Remember when you were younger and an adult put you in their lap while they drove – around the cul-de-sac, into the driveway?  You couldn’t reach the pedal but you were quite comfortable with the steering wheel.  You griped it in both hands and experienced maneuvering the car.  There was no pressure, you were a kid; it was fun.  At sixteen the familiarity you had with the wheel assuaged the anxiety of learning to drive.  Science education in our nation’s schools is like handing a young child the driver’s manual.     

My least favorite part about being a scientist has got to be writing in a notebook.  I’m well aware of its importance, but if I had to spend as much time as my kids do writing down observations I would shoot myself.   Children aren’t encouraged to be police officer by focusing on report filling.   They don’t want to be physicians because they learned how stimulating it is to deal with the bureaucracy of insurance companies.  Why do children need ten worksheets on chrysalis illustrations?  It’s an oval! 

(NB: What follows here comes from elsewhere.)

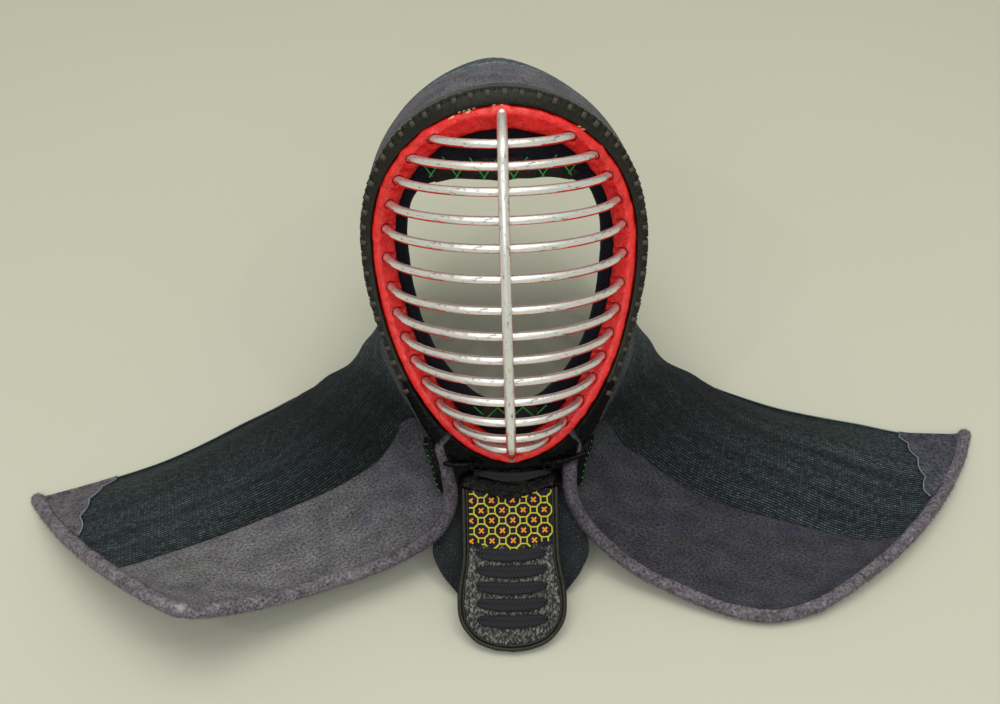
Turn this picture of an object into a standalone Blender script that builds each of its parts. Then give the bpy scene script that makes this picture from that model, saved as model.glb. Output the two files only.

When you teach science in primary school with the intention of retention you risk turning off future scientists.   A Houston teacher for the 1978 NSF case study sums it up perfectly, “They’ll forget much but re-learn it so much easier later.  They may not fully appreciate Newton’s Law now but I don’t force it.  Later they’ll recognize having heard of it so it won’t be a total shock.  They may only recall that objects behave differently in outer space and on earth.”

My dad bought my oldest a circuit set.  It is full of resistors, capacitors and integrated circuits.  Using two AA batteries you can light a bulb, power a fan, or sound an alarm.  From playing with it for an hour he gained a basic understanding of the physics of electricity, but I doubt he is aware of that.  “Mommy is this science?” he asked.  When I affirmed that it was he said, “Why don’t we ever do any fun science like this at school?”   Indeed?